*INSTRUCTIONS FOR THE TASK:*
Quote verbatim everything from the line containing "after the bend" down to the line containing "before = set(bpy.data.objects)", with both of those lines included and no others.

*INFORMATION PROVIDED:*
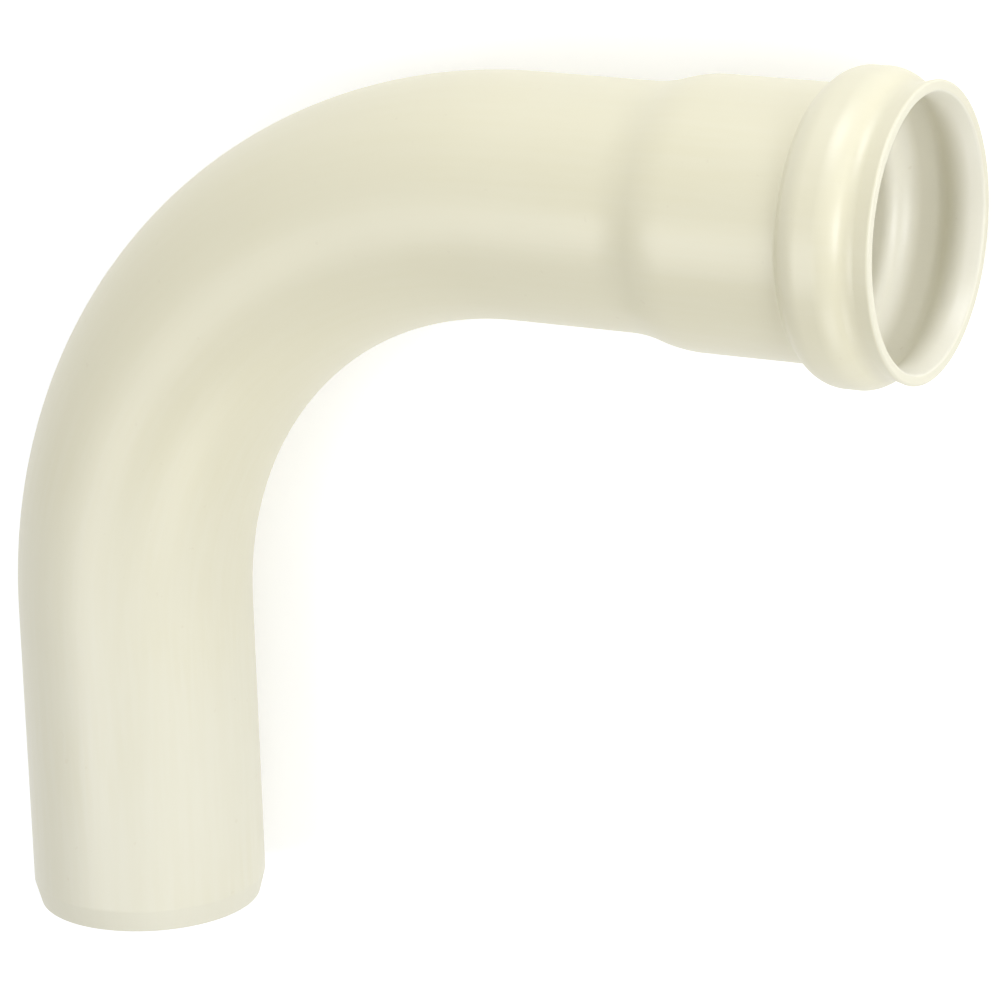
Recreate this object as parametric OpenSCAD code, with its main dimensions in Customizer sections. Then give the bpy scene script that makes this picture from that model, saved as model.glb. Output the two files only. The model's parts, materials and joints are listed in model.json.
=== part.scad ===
// Long radius pipe bend of pressure pipe, with one plain end and one ring-seal socket.
// The whole bend is one length of pipe, hot formed, so it is one solid of one colour.
// It lies as it comes to rest: on the swelling round the ring groove and on the side of the bend.
// Millimetres. The plain end points along -Y, the socket opens along +X, and the floor is Z = 0.

/* [Pipe] */
// outside diameter of the pipe, which is also that of the plain end
pipe_od = 110; // [63:1:200]
// thickness of the pipe's wall
pipe_wall = 5.3; // [3:0.1:10]
// length of the plain end, from its tip to the start of the bend
plain_len = 146; // [60:1:300]
// length of the lead-in chamfer round the tip of the plain end
tip_chamfer_len = 11; // [4:0.5:16]
// angle of that chamfer against the pipe
tip_chamfer_angle = 15; // [8:1:20]

/* [Bend] */
// radius of the bend, measured to the middle of the pipe
bend_radius = 214; // [150:1:500]
// angle that the pipe turns through
bend_angle = 90; // [75:1:90]
// straight length of pipe between the bend and the socket
neck_len = 58; // [20:1:200]

/* [Socket] */
// length over which the pipe swells out to the socket
swell_len = 36; // [24:1:60]
// gap all round between the socket and the pipe pushed into it
socket_gap = 0.4; // [0.1:0.05:0.5]
// thickness of the socket's wall, thinner than the pipe because it was stretched
socket_wall = 5.1; // [3:0.1:10]
// distance from the end of the swell to the middle of the ring groove
groove_pos = 70.4; // [40:0.5:140]

/* [Ring groove] */
// depth of the groove for the sealing ring, outwards from the socket's bore
groove_depth = 8.9; // [6:0.1:12]
// radius of the groove's rounded corners, in section
groove_round = 10; // [8:0.1:13]
// length of the flat between those corners, along the groove's bottom
groove_flat = 6; // [1:0.5:8]
// radius of the corner between the socket and the back of the groove, measured outside
shoulder_round = 2.5; // [1:0.1:6]

/* [Mouth] */
// distance from the middle of the ring groove to the end of the socket
mouth_len = 28; // [26:0.1:40]
// gap all round between the throat in front of the groove and the pipe
throat_gap = 3.2; // [0.6:0.1:4]
// radius of the waist in front of the groove, measured outside
waist_round = 7.8; // [4:0.1:12]
// angle at which the lip opens outwards
lip_angle = 16; // [3:0.5:20]
// size of the small chamfers on both edges of the lip
lip_edge = 0.9; // [0.3:0.1:1.5]

/* [Hidden] */
round_steps = 96;
curve_steps = 72;
pipe_color = [0.91, 0.89, 0.82];

// neighbouring curves run into each other by this much, so that they meet with no step
touch = 0.003;
// places along a section are kept to a thousandth of a millimetre
function fine(v) = round(v * 1000) / 1000;

pipe_r = pipe_od / 2;
bore_r = pipe_r - pipe_wall;
socket_r = pipe_r + socket_gap;
socket_side = socket_r + socket_wall;
tip_r = fine(pipe_r - tip_chamfer_len * tan(tip_chamfer_angle));

// where things lie along the socket's axis, counted from the end of the bend
swell_mid = neck_len + swell_len / 2;
swell_end = neck_len + swell_len;
groove_at = swell_end + groove_pos;
groove_back = groove_at - groove_flat / 2;
groove_front = groove_at + groove_flat / 2;
mouth_at = groove_at + mouth_len;

// circles that round the outside of the swelling round the groove, one at each end of its flat
crown_r = groove_round + socket_wall;
crown_top = socket_side + groove_depth;
crown_mid = crown_top - crown_r;

// circle that rounds the corner behind the groove
shoulder_mid = socket_side + shoulder_round;
shoulder_gap = crown_r + shoulder_round;
shoulder_rise = shoulder_mid - crown_mid;
shoulder_at = fine(groove_back - sqrt(pow(shoulder_gap - touch, 2) - pow(shoulder_rise, 2)));

// circle that rounds the waist in front of the groove
waist_mid = pipe_r + throat_gap + socket_wall + waist_round;
waist_gap = crown_r + waist_round;
waist_rise = waist_mid - crown_mid;
waist_at = fine(groove_front + sqrt(pow(waist_gap - touch, 2) - pow(waist_rise, 2)));

// where those circles meet the crown, and where the waist becomes the lip, at a depth in the wall
function shoulder_meets(depth) =
  fine(groove_back - (groove_back - shoulder_at) * (crown_r - depth) / shoulder_gap);
function waist_meets(depth) =
  fine(groove_front + (waist_at - groove_front) * (crown_r - depth) / waist_gap);
function lip_starts(depth) = fine(waist_at + (waist_round + depth) * sin(lip_angle));
function lip_r(depth, at) =
  fine(waist_mid - (waist_round + depth) * cos(lip_angle)
    + (at - lip_starts(depth)) * tan(lip_angle) + touch);

// end of the pipe's middle line at the socket, and the way that the socket opens
bend_end = bend_radius * [1 - cos(bend_angle), sin(bend_angle)];
way_out = [sin(bend_angle), cos(bend_angle)];

// at rest the side of the bend touches the floor at this angle from its start, and the swelling
// touches it at its crown, so the bend leans over by a little
rest_angle = 19.4;
rest_side = [-cos(rest_angle), sin(rest_angle)];
rest_point = bend_radius * [1 - cos(rest_angle), sin(rest_angle)];
crown_point = bend_end + groove_back * way_out;
lean = asin((crown_top - pipe_r) / ((rest_point - crown_point) * rest_side));
lift = pipe_r + sin(lean) * (rest_point * rest_side);

// the shift that brings the middle of the footprint over the origin
function leaned(v) = v - (1 - cos(lean)) * (v * rest_side) * rest_side;
mouth_lean = sin(lean) * abs(way_out * rest_side);
east = leaned(bend_end + mouth_at * way_out)[0] + lip_r(0, mouth_at) * mouth_lean;
north = leaned(crown_point)[1] + crown_top;
row_shift = [(pipe_r - east) / 2, (plain_len - north) / 2, lift];

// the part of a half section between two places along the axis, out to a radius
module strip(from, to, r) {
  translate([0, from]) square([r, to - from]);
}

// a circle in a half section, given by its middle's radius and place along the axis
module disc(mid_r, mid_at, r) {
  translate([mid_r, mid_at]) circle(r, $fn = curve_steps);
}

// the strip inside a circle that lies outside the wall, which gives a hollow curve
module hollow_curve(from, to, mid_r, mid_at, r) {
  difference() {
    strip(from, to, mid_r);
    disc(mid_r, mid_at, r);
  }
}

// the swell from the pipe's radius to the socket's, as two arcs that meet half-way
module swell_half(small, large) {
  step = large - small;
  crossing = touch * 10;
  r = fine((swell_len * swell_len + step * step) / (4 * step)) + crossing;
  hollow_curve(neck_len, swell_mid, small + r, neck_len, r);
  intersection() {
    strip(neck_len, swell_end, large + crossing);
    disc(large - r, swell_end, r);
  }
}

// half section of the lip at a depth, which begins under the waist's curve and ends in an edge
// that the chamfer turns in or out
module lip_half(depth, turn) {
  under_waist = 1;
  start = lip_starts(depth) - under_waist;
  edge_at = mouth_at - lip_edge;
  polygon([
    [0, start],
    [lip_r(depth, start), start],
    [lip_r(depth, edge_at), edge_at],
    [lip_r(depth, edge_at) + turn, mouth_at],
    [0, mouth_at],
  ]);
}

// half section of everything within the socket's surface, at a depth below its outside
module socket_half(pipe, depth, turn) {
  side = socket_side - depth;
  strip(0, mouth_at, pipe);
  swell_half(pipe, side);
  strip(swell_end, mouth_at, side);
  hollow_curve(shoulder_at, shoulder_meets(depth), shoulder_mid, shoulder_at, shoulder_round + depth);
  disc(crown_mid, groove_back, crown_r - depth);
  strip(groove_back, groove_front, crown_top - depth - touch);
  disc(crown_mid, groove_front, crown_r - depth);
  hollow_curve(waist_meets(depth), lip_starts(depth), waist_mid, waist_at, waist_round + depth);
  lip_half(depth, turn);
}

// the plain end with its chamfered tip, on the Y axis
module plain_end() {
  translate([0, -plain_len, 0])
    rotate([-90, 0, 0])
      rotate_extrude($fn = round_steps)
        polygon([
          [bore_r, 0],
          [tip_r, 0],
          [pipe_r, tip_chamfer_len],
          [pipe_r, plain_len],
          [bore_r, plain_len],
        ]);
}

// the curved pipe, from the plain end round to the socket
module curve() {
  translate([bend_radius, 0, 0])
    rotate([0, 0, 180 - bend_angle])
      rotate_extrude(angle = bend_angle, $fn = round_steps)
        translate([bend_radius, 0])
          difference() {
            circle(pipe_r, $fn = round_steps);
            circle(bore_r, $fn = round_steps);
          }
}

// the neck, the swell, the socket, its groove and its lip, on the pipe's axis after the bend
module socket() {
  translate([bend_end[0], bend_end[1], 0])
    rotate([0, 0, 90 - bend_angle])
      rotate([0, 90, 0])
        rotate_extrude($fn = round_steps)
          difference() {
            socket_half(pipe_r, 0, -lip_edge);
            socket_half(bore_r, socket_wall, lip_edge);
          }
}

module bend() {
  color(pipe_color)
    translate(row_shift)
      rotate(a = lean, v = [-rest_side[1], rest_side[0], 0]) {
        plain_end();
        curve();
        socket();
      }
}

bend();
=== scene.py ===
# Long radius pipe bend of cream pressure pipe, lying on a pale floor and seen from above.
# Metres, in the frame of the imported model. Sections are written in millimetres, as in the part.

import json
import math

import bpy
import numpy as np
from mathutils import Matrix, Vector

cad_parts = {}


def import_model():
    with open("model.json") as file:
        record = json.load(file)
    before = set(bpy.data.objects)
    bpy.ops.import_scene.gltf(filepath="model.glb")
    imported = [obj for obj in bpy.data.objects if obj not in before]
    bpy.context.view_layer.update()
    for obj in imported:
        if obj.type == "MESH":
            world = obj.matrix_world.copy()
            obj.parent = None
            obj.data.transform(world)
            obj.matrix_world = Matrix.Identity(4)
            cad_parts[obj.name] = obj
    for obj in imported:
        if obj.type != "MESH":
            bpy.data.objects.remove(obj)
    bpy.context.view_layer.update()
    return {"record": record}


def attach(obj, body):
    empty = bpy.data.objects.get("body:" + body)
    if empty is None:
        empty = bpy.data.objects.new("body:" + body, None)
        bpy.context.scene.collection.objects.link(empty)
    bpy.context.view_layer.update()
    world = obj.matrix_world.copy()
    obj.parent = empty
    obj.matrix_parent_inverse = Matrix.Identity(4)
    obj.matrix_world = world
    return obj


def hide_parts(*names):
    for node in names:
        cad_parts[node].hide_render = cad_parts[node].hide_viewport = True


MM = 0.001

# pipe
PIPE_R = 55.0
BORE_R = 49.7
PLAIN_LEN = 146.0
TIP_CHAMFER_LEN = 11.0
TIP_CHAMFER_ANGLE = 15.0
BEND_R = 214.0
NECK_LEN = 58.0

# socket, along its axis from the end of the bend
SWELL_LEN = 36.0
SOCKET_R = 55.4
SOCKET_WALL = 5.1
GROOVE_POS = 70.4
GROOVE_DEPTH = 8.9
GROOVE_ROUND = 10.0
GROOVE_FLAT = 6.0
SHOULDER_ROUND = 2.5
MOUTH_LEN = 28.0
THROAT_GAP = 3.2
WAIST_ROUND = 7.8
LIP_ANGLE = 16.0
LIP_EDGE = 0.9

# rounding of the edges, which the tool or the knife left
TIP_EDGE_ROUND = 0.7
TIP_BEND_ROUND = 6.0
LIP_EDGE_ROUND = 1.2

# how finely the section and the sweep are cut, and where the straight runs of the section begin
AROUND = 160
STEP_ON_BEND = 3.5
SOCKET_RUN_STEPS = 6
BORE_START = 20.0
RUN_START = TIP_CHAMFER_LEN + 30.0

# a point is on a cut face, or inside, when it lies past its edge by this much
CUT_MARGIN = 0.2
BORE_MARGIN = 0.1
RINGS_ON_LIP_FACE = 3

# the UV map: a strip for the outside and one for the inside, with a margin round each
UV_MARGIN = 0.01
UV_STRIP = 0.48
UV_INSIDE = 0.5

# colours of the plastic, with painted light for its inside, and its roughness
CREAM = (0.775, 0.748, 0.595)
CREAM_WARM = (0.760, 0.727, 0.555)
CREAM_PALE = (0.792, 0.768, 0.625)
CREAM_HEATED = (0.765, 0.720, 0.505)
# painted light: the inside of the socket and the bore is painted paler than the plastic, standing in for
# light that gets in through the mouth and the thin wall
INSIDE_PAINTED_LIGHT = (0.915, 0.890, 0.760)
CREAM_CUT = (0.785, 0.759, 0.612)
SPECK = (0.66, 0.60, 0.43)
GLOSS_LOW = 0.30
GLOSS_HIGH = 0.38
LINE_DULLING = 0.06
CUT_DULLING = 0.16
PLASTIC_IOR = 1.54
SPECULAR_LEVEL = 0.65

# how far each tint covers the one below it
LINE_SHARE = 0.5
HEATED_SHARE = 0.6
# painted light: how far the paler inside colour covers the plastic inside the socket and the bore
INSIDE_PAINTED_LIGHT_SHARE = 0.95
SPECK_SHARE = 0.2
CUT_SHARE = 0.6

# patterns: stretch along three directions, scale per metre and detail
EVEN = (1, 1, 1)
CLOUDS = (EVEN, 11.0, 3.0)
WAVES = (EVEN, 26.0, 1.0)
GRAIN = (EVEN, 700.0, 2.0)
SPECKS = (EVEN, 240.0, 1.0)
LINES = ((1.2, 1, 1), 16.0, 4.0)
FINE_LINES = ((2.5, 1, 1), 60.0, 2.0)
RINGS = ((1, 0.01, 0.01), 900.0, 2.0)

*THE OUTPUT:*
// the neck, the swell, the socket, its groove and its lip, on the pipe's axis after the bend
module socket() {
  translate([bend_end[0], bend_end[1], 0])
    rotate([0, 0, 90 - bend_angle])
      rotate([0, 90, 0])
        rotate_extrude($fn = round_steps)
          difference() {
            socket_half(pipe_r, 0, -lip_edge);
            socket_half(bore_r, socket_wall, lip_edge);
          }
}

module bend() {
  color(pipe_color)
    translate(row_shift)
      rotate(a = lean, v = [-rest_side[1], rest_side[0], 0]) {
        plain_end();
        curve();
        socket();
      }
}

bend();
=== scene.py ===
# Long radius pipe bend of cream pressure pipe, lying on a pale floor and seen from above.
# Metres, in the frame of the imported model. Sections are written in millimetres, as in the part.

import json
import math

import bpy
import numpy as np
from mathutils import Matrix, Vector

cad_parts = {}


def import_model():
    with open("model.json") as file:
        record = json.load(file)
    before = set(bpy.data.objects)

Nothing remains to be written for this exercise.